2010年6月12日土曜日

オルセー美術館展:ポン=タヴェン派

             
第6章 ポン=タヴェン派


 ブルゴーニュ半島のポン=タヴェン村に集まり、ゴーギャンの影響を受けた画家たち。(従来は「綜合主義(の画家)」と呼ばれていたが、いつからポン=タヴェン派になったのだろう? 長生きはしてみるものだ。)

 ここでの白眉は、何といってもベルナールの『愛の森のマドレーヌ』だろう。

 これはベルナールの3歳年下の妹マドレーヌ(当時17歳)を描いた作品。
 ベルナール曰く「真の聖者の魂を持った」マドレーヌは、ポン=タヴェン派の画家たちから崇拝されたという。

 彼女の清らかさを象徴するかのように澄んだ湖をたたえた森の地面に横たわるマドレーヌ。どこか遠くを見るようなまなざしと、超然とした表情。青みがかったドレスで首元から足首までを覆われたその無垢な身体は、黒く太い輪郭線で描かれ、犯しがたい神聖な雰囲気を醸している。

 マドレーヌのこの姿勢は、シャルトル大聖堂にある『横たわる聖母』の彫刻を参照したものであり、ベルナールはマドレーヌを聖母になぞらえたのではないかいう説もある。

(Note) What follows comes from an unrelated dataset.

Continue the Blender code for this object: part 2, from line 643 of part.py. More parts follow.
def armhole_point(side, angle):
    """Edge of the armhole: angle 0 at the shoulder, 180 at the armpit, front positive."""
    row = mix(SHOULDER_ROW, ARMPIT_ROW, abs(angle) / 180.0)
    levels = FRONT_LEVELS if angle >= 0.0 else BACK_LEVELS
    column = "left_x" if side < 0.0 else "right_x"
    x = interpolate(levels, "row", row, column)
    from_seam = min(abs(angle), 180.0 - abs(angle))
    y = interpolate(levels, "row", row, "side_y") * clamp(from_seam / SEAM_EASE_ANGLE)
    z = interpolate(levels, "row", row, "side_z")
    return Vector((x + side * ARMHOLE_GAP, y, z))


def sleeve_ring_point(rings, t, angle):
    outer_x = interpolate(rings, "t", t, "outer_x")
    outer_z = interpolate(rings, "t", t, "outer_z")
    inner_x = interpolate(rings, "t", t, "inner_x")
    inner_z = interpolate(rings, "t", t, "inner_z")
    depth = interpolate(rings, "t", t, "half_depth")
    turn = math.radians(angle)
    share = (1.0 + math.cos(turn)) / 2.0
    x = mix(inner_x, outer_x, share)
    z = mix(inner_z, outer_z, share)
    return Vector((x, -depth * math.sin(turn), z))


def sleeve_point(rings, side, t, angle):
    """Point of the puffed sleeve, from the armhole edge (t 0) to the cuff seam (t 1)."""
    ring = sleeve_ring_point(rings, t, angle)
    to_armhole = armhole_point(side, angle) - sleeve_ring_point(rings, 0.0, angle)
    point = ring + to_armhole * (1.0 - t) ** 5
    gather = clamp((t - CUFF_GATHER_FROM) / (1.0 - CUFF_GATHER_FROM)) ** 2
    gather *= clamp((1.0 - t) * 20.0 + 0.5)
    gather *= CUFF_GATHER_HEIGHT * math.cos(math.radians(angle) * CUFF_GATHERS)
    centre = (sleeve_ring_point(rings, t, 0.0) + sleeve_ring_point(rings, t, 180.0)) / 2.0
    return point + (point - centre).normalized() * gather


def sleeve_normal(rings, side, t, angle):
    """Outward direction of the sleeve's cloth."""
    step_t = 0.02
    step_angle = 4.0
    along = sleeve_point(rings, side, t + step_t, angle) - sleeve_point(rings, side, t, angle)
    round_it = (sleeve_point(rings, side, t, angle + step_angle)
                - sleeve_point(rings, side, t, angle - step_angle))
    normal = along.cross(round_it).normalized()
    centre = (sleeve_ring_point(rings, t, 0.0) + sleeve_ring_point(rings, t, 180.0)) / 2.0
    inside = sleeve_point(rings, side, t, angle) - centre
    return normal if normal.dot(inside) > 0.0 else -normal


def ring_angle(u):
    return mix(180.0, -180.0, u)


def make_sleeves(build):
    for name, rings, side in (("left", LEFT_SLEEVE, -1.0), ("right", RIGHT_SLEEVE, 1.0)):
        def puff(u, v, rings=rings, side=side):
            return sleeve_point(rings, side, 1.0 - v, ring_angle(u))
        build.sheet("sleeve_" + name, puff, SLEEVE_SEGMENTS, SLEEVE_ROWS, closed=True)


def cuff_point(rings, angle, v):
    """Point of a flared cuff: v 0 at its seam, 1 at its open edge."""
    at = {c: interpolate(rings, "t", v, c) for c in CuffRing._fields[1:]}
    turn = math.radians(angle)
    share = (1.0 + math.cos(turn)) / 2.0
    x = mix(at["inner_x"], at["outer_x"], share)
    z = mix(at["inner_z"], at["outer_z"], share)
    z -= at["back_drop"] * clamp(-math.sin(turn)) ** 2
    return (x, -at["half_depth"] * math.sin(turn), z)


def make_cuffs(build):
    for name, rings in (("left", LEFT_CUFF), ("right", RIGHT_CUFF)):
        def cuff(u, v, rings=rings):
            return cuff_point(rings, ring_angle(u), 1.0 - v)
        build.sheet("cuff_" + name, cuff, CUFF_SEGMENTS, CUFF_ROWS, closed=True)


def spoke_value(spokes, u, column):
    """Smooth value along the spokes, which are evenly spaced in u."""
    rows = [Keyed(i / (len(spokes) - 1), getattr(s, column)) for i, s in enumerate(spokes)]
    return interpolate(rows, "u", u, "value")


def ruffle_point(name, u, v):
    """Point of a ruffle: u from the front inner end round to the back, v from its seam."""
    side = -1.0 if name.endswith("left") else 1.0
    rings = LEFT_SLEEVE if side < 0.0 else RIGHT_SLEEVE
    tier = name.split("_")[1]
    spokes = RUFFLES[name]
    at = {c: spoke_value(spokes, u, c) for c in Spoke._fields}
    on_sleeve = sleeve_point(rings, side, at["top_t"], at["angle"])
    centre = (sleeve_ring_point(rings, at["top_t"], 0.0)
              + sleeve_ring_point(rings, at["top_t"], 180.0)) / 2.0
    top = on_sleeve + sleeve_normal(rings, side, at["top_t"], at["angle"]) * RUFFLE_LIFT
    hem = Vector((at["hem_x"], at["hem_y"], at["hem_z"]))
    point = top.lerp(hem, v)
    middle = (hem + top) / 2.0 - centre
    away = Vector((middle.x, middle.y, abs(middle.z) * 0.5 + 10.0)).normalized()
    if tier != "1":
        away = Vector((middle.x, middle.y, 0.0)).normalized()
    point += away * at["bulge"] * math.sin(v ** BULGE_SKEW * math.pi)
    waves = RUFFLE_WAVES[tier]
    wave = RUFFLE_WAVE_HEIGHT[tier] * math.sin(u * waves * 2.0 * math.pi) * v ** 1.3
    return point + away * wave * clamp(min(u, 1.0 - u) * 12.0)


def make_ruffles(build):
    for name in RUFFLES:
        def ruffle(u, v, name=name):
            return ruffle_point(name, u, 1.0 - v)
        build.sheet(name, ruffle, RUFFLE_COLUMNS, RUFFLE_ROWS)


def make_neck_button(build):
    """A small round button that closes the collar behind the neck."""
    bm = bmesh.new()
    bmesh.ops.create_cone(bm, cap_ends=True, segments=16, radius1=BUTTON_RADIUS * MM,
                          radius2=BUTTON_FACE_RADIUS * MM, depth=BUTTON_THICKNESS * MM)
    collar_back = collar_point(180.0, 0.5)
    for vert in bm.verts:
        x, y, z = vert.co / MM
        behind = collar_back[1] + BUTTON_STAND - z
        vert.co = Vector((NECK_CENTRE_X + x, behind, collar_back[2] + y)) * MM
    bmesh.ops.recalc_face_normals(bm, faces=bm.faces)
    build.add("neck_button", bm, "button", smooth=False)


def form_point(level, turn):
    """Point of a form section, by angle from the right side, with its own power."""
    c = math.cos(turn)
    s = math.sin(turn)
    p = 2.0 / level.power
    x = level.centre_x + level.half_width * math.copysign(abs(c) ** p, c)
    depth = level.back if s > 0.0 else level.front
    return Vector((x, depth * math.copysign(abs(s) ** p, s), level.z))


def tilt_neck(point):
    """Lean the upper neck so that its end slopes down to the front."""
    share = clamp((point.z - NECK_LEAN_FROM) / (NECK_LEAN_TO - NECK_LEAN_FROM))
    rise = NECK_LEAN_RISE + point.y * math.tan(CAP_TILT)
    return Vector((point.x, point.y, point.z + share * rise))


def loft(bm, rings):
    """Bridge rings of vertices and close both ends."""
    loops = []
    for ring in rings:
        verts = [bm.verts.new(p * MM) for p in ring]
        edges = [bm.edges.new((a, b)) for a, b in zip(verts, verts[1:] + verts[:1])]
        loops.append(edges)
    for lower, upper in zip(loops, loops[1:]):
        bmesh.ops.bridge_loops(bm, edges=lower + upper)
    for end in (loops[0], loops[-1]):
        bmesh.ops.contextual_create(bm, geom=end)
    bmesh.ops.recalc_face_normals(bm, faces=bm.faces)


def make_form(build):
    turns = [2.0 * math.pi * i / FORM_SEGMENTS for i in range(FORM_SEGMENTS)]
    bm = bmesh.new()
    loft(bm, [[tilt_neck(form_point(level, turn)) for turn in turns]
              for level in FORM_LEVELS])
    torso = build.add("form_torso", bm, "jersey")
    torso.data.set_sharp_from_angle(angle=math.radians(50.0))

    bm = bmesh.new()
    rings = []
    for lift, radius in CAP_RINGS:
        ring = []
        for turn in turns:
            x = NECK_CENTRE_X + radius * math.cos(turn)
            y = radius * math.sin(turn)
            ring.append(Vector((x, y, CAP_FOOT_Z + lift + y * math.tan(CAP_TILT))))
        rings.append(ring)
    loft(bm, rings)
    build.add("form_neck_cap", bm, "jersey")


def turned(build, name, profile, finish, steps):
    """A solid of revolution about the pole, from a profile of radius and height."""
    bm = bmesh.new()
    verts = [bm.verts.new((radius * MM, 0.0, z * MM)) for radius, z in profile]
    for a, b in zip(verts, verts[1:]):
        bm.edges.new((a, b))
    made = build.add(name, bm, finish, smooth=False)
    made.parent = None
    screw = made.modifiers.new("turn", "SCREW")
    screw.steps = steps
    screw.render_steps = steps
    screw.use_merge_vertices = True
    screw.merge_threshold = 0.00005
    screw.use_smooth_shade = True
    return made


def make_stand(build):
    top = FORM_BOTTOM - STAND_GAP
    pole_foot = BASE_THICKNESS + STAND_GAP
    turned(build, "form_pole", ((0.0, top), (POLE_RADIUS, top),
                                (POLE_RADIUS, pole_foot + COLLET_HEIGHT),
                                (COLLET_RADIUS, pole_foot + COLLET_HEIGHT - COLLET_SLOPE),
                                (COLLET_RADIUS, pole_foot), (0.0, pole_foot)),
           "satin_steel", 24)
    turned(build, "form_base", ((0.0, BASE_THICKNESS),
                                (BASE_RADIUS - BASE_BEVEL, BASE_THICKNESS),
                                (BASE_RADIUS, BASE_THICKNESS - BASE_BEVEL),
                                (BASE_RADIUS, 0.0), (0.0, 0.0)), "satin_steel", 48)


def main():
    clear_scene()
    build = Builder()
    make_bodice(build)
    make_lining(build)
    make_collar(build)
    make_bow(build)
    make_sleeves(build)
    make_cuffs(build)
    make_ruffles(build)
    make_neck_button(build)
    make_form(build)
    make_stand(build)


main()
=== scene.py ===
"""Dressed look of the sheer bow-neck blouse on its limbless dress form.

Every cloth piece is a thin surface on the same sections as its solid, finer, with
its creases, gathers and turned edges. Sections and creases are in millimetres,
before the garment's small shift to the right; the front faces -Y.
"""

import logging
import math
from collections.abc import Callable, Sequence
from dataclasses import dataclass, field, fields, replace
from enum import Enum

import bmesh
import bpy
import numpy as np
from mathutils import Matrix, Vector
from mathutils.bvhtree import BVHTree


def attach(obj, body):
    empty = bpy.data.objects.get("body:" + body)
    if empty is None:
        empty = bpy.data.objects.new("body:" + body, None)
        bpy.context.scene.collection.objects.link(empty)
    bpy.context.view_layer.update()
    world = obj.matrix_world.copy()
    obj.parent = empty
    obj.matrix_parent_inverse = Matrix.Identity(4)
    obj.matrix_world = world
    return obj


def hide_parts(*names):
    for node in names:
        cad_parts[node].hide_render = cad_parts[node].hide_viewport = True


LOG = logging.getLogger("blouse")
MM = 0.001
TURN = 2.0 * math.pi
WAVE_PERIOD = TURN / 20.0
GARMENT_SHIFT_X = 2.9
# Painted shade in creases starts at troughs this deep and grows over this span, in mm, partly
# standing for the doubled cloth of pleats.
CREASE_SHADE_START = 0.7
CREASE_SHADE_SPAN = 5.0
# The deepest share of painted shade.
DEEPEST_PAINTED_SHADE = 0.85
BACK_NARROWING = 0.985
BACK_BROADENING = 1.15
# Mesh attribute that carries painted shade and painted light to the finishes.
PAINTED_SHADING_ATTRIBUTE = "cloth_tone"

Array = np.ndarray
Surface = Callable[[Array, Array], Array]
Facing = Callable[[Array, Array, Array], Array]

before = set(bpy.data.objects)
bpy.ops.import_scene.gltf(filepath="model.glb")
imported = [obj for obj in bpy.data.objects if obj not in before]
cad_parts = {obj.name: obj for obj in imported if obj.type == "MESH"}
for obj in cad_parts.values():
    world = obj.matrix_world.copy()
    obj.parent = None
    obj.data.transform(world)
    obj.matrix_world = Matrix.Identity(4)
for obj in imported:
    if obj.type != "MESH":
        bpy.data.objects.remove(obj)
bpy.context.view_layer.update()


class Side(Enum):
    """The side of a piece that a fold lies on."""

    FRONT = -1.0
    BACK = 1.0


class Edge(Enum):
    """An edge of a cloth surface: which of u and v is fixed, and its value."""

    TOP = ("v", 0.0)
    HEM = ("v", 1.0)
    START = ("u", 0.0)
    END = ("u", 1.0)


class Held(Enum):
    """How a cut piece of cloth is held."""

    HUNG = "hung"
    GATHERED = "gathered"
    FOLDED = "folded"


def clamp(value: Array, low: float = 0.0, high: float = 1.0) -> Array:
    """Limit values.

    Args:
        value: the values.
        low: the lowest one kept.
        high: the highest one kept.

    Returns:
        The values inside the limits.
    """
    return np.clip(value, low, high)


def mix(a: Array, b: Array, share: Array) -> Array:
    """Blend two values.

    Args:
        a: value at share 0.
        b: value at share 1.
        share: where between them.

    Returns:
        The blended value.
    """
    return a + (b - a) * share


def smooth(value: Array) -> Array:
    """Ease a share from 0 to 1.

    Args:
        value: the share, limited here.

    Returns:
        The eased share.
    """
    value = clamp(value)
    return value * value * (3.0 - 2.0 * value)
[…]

 この絵の完成から7年後、結核に冒されたマドレーヌは24歳の若さで亡くなったという。
 文学的な香りがする美しく静謐な絵だった。


 この絵と前後して描かれたベルナールの作品に『水浴の女たちと赤い雌牛』という絵がある。

 これは、先ほどの『愛の森』とは打って変わって「肉体の氾濫」とでもいうような、逞しく野性味のある絵だ。

 画面左上に赤みがかった雌牛が描かれ、それと呼応するかのように、雌牛のごとく丸々と肥え太った10人の裸女たちが描かれている(アングルの『トルコ風呂』のパロディか?)。

 女たちのどっしりとした重量感、お色気ゼロのしぶとさ、ふてぶてしさ。裸女というよりも、牛たちがハダカの女の着ぐるみを着て、草原でゴロゴロしているかのような風情なのだ。

 『愛の森』で描かれた聖女とは対照的だが、これも女性の本質をついた作品といえなくもない。両者の対比が面白かった。